Il faut se révolter et être fière de sa trajectoire. Ce n'est pas parce qu'on a été prostituée qu'on est des damnées et qu'on ne peut pas être intégrée dans la société. La première chose à faire, c'est déjà de revendiquer son passé.

 

Comment inciter nos instances publiques à prendre des mesures efficaces pour aider nos prostituées à se recycler et d'abord à se libérer ? 

 

Yolande Grenson - Je sais qu'un des moyens les plus efficaces de contacter des prostituées, c'est effectivement d'être soi-même connue comme étant une ex-prostituée.
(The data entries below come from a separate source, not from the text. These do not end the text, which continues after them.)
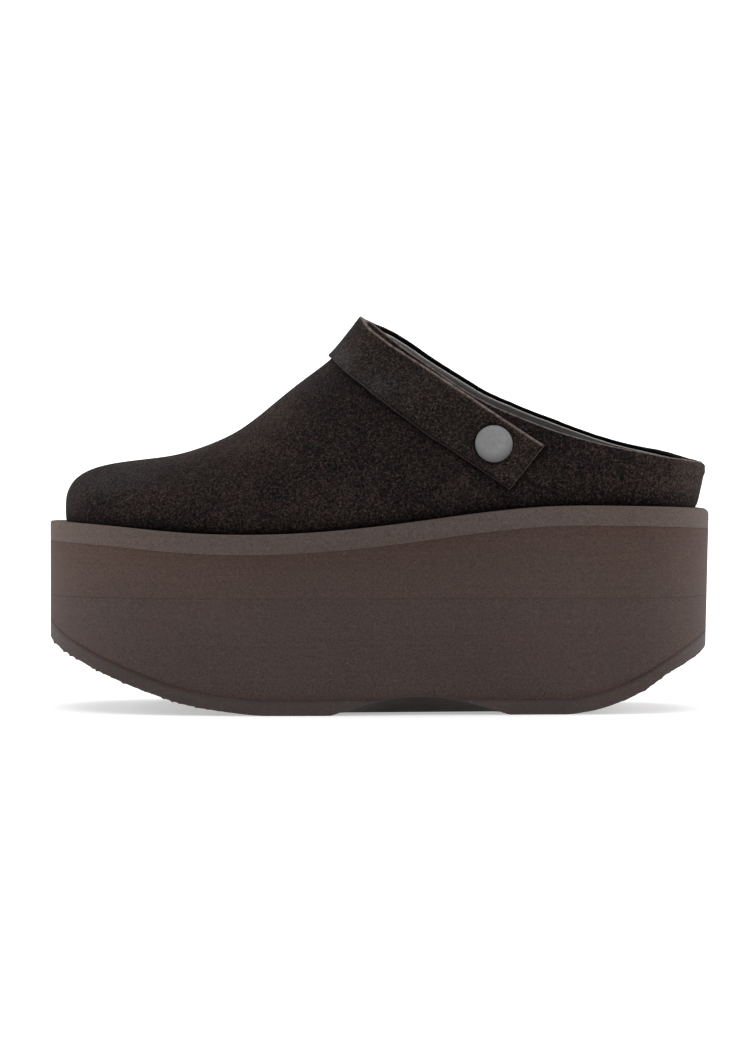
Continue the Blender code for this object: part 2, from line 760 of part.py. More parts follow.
def main():
    for obj in list(bpy.data.objects):
        bpy.data.objects.remove(obj, do_unlink=True)
    build_platform()
    build_insole()
    build_upper()
    build_strap()
    build_studs()
    # put the middle of the shoe's box over the origin
    outline = plan_loop(0.0, SIDE_STEPS)
    centre_y = 0.5 * (outline[:, 1].min() + outline[:, 1].max())
    for obj in bpy.data.objects:
        obj.location.y = -centre_y * MM


main()
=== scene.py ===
"""Looks of the left platform clog: suede, lining, strap, studs, foam platform and rubber sheet.

Toe towards -X, lateral side -Y, up +Z.  Sizes in this file are millimetres
until a mesh is made.
"""
import math

import bmesh
import bpy
import numpy as np
from mathutils import Matrix, Vector


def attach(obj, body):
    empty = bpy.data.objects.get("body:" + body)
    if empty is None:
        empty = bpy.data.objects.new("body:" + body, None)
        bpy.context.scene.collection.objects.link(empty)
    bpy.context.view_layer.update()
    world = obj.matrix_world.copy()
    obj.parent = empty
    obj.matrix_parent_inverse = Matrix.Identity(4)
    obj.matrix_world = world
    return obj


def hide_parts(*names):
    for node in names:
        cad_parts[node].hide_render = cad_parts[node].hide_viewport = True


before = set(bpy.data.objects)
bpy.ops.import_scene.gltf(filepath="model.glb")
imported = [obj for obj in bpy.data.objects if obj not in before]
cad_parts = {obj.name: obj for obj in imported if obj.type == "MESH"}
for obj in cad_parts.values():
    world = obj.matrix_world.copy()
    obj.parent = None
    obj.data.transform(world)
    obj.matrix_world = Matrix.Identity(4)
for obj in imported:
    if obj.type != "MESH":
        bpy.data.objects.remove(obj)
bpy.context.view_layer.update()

MM = 0.001

# ---------------------------------------------------------------- main sizes
SOLE_TOE_X = -135.0
SOLE_HEEL_X = 135.0
UPPER_TOE_X = -128.7
UPPER_HEEL_X = 129.9
LEDGE = 6.6
THROAT_X = -4.0
WALL = 2.3
SUEDE = 1.4
TOP_SHEET = 8.0
GLUE_LINE_Z = 46.5
OUTSOLE = 6.0
TOE_ROUND = 54.0
HEEL_ROUND = 40.0
SCOOP_RISE = 7.8
SCOOP_DEPTH = 19.0
SCOOP_X = 16.5
SCOOP_HALF = 36.0
STRAP = 1.75
STRAP_GAP = 0.14
STRAP_LIFT = 2.0
STUD_X = 45.9
STUD_Z = 107.7
STUD_DIAMETER = 15.0


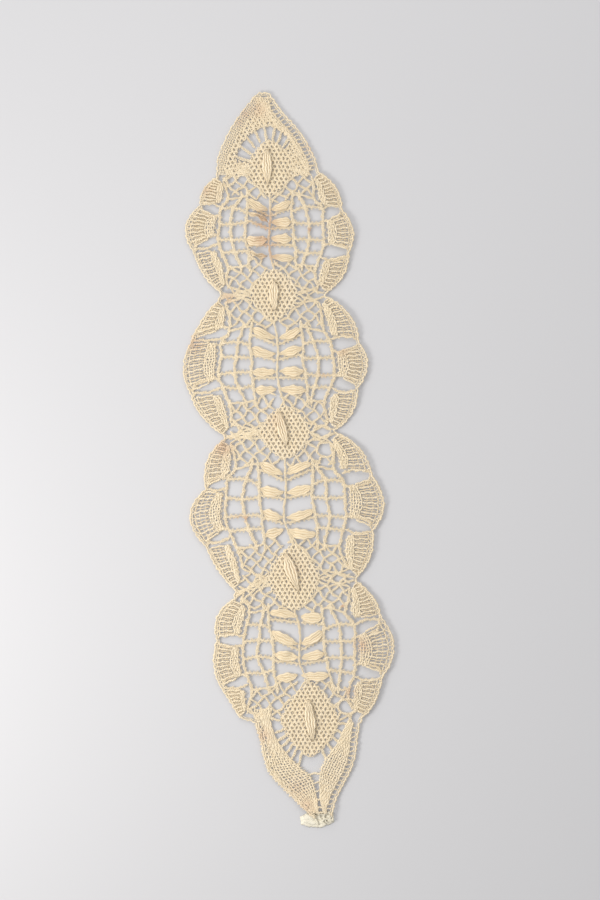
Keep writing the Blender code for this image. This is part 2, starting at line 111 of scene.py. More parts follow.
# Pairs of leaves: height at the vein and at both staves, then width and bow of the left and the
# right leaf in squares; a crumpled leaf is narrow, high and twisted by the last two columns.
leafRows = rows(
    ("lobe", "vein", "left", "right", "wideL", "wideR", "bowL", "bowR", "twistL", "twistR"),
    (0, 20, 30, 28, 8, 8, 1.5, 1, 0.2, 0.2), (0, 7, 16, 8, 6, 9, -2, 0.5, 0.9, 0.1),
    (0, -9, -9, -9, 11, 9, 2.5, 0, 0.5, 0.0), (0, -26, -21, -28, 6.5, 7.5, 2.5, 0.5, 0.9, 0.2),
    (1, 27, 37, 37, 8, 8.5, 1, 1.5, 0.2, 0.3), (1, 11, 17, 17, 9, 9, 2, 0.5, 0.1, 0.2),
    (1, -7, -7, -7, 9, 9.5, 0.5, 0, 0.1, 0.1), (1, -24, -25, -25, 9, 9, 1, 0.5, 0.2, 0.2),
    (2, 31, 42, 42, 9, 8.5, 1, -1, 0.1, 0.3), (2, 13, 16, 18, 10, 10, 1.5, 1.5, 0.1, 0.0),
    (2, -13, -6, -5, 10, 9, 1.5, 2, 0.1, 0.3), (2, -25, -30, -30, 10, 10, 1, 1.5, 0.1, 0.2),
    (3, 32, 35, 30, 8.5, 11, -1, 1, 0.4, 0.1), (3, 4, 17, 17, 10, 9.5, 1, 1.5, 0.3, 0.3),
    (3, -10, -6, -5, 11, 9.5, 0, 0, 0.4, 0.1), (3, -27, -30, -28, 9, 9.5, 1.5, 1, 0.2, 0.2))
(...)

C'est plus facile pour leur dire : "Si tu as vraiment envie de t'en sortir, on peut chercher ce qu'il y a comme école qui peut te donner la voie pour t'en sortir." 

On a eu en 1995, une petite indonésienne qui était maquée par deux Turcs 24 heures sur 24, enfermée dans un bordel. Elle recevait chaque jour son sandwich et son paquet de cigarettes. Elle est arrivée à la police parce qu'un client, qui en avait vraiment pitié, l'a sortie de là et l'a conduite au commissariat qui nous l'a confiée. Cela a duré trois ans pour lui faire avoir de nouveau confiance en elle et lui donner un centre d'intérêt. Elle a fait une formation de tapissier-garnisseur qu'elle a réussie. Elle a eu la chance de rencontrer un veuf avec deux enfants et maintenant elle s'occupe d'eux et elle est bien.